Task to carry out: Copy out the line that contains "BAND_LEFT, FLY_EDGE_LEFT, HEM_LEFT)", the line that contains "obj.data.transform(world)", and every line between them, exactly, and nothing else.

─── Provided data

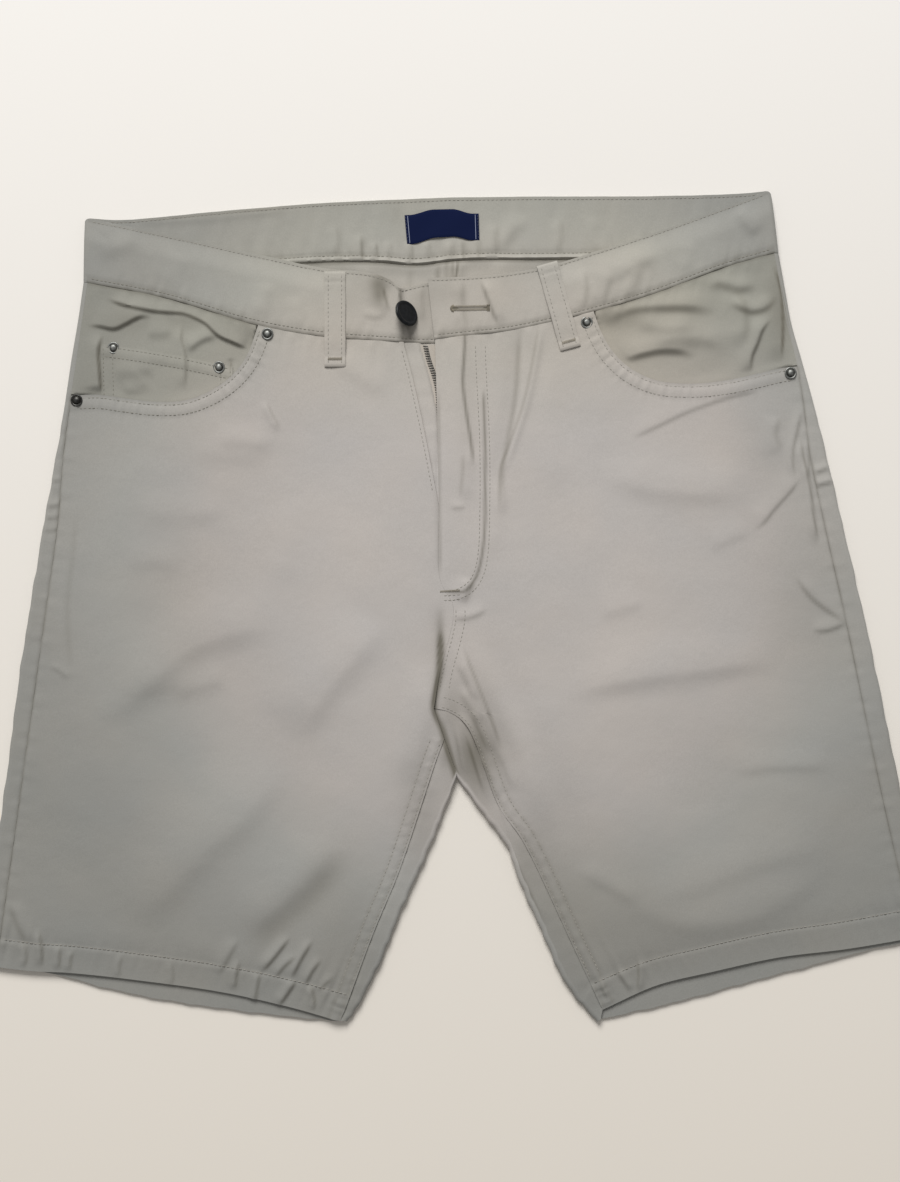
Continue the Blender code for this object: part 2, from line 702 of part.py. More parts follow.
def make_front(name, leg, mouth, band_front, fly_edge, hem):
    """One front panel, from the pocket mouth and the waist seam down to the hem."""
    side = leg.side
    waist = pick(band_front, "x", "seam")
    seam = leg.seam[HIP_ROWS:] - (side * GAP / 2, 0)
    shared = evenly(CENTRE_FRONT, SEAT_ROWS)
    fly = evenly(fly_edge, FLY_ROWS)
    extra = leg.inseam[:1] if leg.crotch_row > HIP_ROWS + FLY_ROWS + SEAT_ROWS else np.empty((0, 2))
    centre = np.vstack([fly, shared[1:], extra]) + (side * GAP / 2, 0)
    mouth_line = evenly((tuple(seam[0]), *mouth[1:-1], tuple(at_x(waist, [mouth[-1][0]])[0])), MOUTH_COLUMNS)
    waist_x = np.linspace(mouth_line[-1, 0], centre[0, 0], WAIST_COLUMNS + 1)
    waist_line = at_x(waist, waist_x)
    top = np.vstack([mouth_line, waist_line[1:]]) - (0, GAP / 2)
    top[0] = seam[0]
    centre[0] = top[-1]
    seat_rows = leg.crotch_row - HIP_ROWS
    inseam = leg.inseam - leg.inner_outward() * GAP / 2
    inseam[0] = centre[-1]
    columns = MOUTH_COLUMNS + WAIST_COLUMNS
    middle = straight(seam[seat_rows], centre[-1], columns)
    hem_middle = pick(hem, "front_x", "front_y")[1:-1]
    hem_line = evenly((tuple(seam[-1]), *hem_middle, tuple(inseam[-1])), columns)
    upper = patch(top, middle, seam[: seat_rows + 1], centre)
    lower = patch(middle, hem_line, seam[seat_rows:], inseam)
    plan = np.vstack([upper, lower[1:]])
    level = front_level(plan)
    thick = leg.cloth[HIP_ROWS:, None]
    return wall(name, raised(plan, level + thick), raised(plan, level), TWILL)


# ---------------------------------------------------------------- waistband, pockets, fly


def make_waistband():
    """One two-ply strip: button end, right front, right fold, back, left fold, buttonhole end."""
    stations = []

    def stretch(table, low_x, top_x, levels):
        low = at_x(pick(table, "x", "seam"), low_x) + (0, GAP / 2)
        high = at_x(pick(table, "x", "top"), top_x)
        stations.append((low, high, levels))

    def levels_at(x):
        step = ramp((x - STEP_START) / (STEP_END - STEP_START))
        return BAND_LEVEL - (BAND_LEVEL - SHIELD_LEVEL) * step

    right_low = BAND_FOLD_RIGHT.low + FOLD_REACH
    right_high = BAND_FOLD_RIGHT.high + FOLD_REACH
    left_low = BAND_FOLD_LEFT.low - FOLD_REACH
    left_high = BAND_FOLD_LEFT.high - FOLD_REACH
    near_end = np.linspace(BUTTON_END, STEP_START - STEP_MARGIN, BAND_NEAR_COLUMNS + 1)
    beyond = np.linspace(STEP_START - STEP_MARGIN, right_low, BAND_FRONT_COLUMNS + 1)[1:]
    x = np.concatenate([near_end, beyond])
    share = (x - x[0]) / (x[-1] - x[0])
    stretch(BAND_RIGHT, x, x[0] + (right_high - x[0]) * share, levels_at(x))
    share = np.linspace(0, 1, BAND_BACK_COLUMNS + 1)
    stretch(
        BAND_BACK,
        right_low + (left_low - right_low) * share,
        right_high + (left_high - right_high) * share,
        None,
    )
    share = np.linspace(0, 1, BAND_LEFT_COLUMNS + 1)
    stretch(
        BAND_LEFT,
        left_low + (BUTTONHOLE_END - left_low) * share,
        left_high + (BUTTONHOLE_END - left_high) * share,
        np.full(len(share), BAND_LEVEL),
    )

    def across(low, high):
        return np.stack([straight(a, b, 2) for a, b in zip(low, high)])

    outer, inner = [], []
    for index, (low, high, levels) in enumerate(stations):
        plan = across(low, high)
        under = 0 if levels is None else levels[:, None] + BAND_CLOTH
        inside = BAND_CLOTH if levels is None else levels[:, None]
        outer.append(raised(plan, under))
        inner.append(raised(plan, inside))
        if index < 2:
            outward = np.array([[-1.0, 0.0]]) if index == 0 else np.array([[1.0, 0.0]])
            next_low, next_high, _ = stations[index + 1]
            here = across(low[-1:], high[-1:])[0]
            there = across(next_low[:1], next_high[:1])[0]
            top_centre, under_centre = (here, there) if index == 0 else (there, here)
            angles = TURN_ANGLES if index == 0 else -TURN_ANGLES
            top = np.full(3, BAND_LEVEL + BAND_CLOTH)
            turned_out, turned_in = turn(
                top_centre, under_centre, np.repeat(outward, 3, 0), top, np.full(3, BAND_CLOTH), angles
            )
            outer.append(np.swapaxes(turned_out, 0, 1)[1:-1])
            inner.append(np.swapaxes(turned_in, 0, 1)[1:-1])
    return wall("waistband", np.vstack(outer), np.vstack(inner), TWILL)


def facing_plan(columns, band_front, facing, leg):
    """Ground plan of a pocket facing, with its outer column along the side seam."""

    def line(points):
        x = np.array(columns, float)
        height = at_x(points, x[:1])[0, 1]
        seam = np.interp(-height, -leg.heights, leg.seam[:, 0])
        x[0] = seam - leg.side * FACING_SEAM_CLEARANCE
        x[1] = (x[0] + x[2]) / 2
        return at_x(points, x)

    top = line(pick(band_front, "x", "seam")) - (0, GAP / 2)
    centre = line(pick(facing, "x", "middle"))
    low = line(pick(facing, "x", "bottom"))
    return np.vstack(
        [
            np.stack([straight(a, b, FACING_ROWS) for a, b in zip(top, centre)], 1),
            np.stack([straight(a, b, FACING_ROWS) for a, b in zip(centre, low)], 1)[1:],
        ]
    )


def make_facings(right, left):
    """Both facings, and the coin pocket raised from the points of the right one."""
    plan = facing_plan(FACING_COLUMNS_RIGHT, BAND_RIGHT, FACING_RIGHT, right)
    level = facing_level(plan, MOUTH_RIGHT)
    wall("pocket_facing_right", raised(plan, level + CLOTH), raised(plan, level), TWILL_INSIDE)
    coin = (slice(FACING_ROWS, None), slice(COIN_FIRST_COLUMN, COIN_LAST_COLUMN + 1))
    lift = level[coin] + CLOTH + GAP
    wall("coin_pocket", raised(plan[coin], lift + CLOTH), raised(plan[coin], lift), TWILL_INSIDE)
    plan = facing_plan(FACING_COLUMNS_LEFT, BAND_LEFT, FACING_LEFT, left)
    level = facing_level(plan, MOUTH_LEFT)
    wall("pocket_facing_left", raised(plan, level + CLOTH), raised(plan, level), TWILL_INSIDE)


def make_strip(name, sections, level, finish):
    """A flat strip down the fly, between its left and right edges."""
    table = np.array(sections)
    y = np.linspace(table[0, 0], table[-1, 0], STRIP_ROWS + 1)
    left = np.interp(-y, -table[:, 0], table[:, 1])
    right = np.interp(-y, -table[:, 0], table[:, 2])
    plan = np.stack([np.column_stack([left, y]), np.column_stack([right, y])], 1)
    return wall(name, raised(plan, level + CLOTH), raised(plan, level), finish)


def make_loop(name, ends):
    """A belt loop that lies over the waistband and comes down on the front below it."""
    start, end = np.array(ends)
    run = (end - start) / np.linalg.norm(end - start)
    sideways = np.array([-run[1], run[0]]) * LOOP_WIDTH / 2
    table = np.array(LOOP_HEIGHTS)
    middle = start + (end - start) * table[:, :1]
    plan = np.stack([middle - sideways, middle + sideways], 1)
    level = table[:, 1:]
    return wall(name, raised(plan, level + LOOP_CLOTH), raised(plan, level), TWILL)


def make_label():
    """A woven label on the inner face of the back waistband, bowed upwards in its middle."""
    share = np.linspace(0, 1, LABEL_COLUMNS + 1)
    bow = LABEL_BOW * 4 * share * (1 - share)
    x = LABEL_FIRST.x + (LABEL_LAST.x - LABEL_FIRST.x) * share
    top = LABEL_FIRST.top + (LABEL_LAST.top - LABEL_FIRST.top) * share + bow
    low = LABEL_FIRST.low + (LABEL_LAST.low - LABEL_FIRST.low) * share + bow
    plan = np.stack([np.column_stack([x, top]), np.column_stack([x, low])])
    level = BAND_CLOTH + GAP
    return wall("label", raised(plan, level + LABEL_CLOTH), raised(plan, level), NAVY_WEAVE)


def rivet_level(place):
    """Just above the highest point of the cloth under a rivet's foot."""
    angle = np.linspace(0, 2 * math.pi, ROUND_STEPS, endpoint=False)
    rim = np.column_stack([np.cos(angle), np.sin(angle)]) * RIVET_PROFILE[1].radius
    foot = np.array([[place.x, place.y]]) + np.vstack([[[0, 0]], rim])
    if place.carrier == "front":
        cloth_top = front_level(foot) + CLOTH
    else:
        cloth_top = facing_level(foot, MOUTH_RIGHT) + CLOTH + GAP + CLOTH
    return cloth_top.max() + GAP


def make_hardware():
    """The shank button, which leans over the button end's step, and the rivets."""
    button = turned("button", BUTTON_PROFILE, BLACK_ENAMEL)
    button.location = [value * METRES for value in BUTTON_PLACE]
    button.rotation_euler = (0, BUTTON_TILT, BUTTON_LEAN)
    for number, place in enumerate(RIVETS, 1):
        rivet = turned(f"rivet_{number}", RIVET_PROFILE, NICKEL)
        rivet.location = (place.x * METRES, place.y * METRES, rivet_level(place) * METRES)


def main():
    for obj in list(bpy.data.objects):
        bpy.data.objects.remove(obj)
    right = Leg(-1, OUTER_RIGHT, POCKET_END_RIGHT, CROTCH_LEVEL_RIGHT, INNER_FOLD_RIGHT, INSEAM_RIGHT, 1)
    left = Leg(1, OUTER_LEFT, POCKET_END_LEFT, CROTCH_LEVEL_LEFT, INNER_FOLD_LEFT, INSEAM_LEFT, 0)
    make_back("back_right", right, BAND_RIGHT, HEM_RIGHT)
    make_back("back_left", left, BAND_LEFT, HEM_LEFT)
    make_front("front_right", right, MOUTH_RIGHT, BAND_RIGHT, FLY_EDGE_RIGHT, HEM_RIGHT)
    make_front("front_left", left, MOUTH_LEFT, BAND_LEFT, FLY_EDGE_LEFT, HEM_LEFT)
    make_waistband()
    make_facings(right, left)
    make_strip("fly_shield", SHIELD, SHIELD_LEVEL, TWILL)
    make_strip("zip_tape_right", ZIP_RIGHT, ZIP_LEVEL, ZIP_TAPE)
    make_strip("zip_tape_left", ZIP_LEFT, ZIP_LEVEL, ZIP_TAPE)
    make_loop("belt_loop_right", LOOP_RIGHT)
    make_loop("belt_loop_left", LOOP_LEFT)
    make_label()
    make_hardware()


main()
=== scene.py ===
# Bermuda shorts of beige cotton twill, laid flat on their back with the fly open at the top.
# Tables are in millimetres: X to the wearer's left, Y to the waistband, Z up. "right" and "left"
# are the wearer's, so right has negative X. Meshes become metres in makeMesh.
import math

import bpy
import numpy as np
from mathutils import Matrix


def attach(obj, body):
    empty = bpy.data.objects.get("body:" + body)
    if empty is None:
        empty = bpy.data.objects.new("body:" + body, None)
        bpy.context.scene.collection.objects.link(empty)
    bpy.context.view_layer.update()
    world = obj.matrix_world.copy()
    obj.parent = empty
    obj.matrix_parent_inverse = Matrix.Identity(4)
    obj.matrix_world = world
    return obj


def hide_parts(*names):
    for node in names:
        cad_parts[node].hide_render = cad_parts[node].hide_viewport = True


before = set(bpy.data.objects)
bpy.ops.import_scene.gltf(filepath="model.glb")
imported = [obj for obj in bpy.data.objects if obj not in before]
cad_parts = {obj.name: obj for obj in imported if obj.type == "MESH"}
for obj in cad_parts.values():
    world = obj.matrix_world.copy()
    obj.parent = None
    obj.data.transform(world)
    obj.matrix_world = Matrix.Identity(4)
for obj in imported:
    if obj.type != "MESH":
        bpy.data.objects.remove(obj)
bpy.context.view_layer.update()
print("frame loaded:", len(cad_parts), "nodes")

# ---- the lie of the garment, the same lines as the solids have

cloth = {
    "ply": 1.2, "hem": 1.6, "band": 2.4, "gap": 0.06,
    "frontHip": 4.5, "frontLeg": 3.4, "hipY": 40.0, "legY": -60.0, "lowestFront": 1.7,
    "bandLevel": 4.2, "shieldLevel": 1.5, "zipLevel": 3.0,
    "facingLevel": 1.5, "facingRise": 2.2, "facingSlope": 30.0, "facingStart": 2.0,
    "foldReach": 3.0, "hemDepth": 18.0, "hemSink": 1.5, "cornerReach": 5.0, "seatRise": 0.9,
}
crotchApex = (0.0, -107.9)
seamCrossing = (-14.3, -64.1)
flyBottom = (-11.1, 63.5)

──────

Result of this task:
    make_front("front_left", left, MOUTH_LEFT, BAND_LEFT, FLY_EDGE_LEFT, HEM_LEFT)
    make_waistband()
    make_facings(right, left)
    make_strip("fly_shield", SHIELD, SHIELD_LEVEL, TWILL)
    make_strip("zip_tape_right", ZIP_RIGHT, ZIP_LEVEL, ZIP_TAPE)
    make_strip("zip_tape_left", ZIP_LEFT, ZIP_LEVEL, ZIP_TAPE)
    make_loop("belt_loop_right", LOOP_RIGHT)
    make_loop("belt_loop_left", LOOP_LEFT)
    make_label()
    make_hardware()


main()
=== scene.py ===
# Bermuda shorts of beige cotton twill, laid flat on their back with the fly open at the top.
# Tables are in millimetres: X to the wearer's left, Y to the waistband, Z up. "right" and "left"
# are the wearer's, so right has negative X. Meshes become metres in makeMesh.
import math

import bpy
import numpy as np
from mathutils import Matrix


def attach(obj, body):
    empty = bpy.data.objects.get("body:" + body)
    if empty is None:
        empty = bpy.data.objects.new("body:" + body, None)
        bpy.context.scene.collection.objects.link(empty)
    bpy.context.view_layer.update()
    world = obj.matrix_world.copy()
    obj.parent = empty
    obj.matrix_parent_inverse = Matrix.Identity(4)
    obj.matrix_world = world
    return obj


def hide_parts(*names):
    for node in names:
        cad_parts[node].hide_render = cad_parts[node].hide_viewport = True


before = set(bpy.data.objects)
bpy.ops.import_scene.gltf(filepath="model.glb")
imported = [obj for obj in bpy.data.objects if obj not in before]
cad_parts = {obj.name: obj for obj in imported if obj.type == "MESH"}
for obj in cad_parts.values():
    world = obj.matrix_world.copy()
    obj.parent = None
    obj.data.transform(world)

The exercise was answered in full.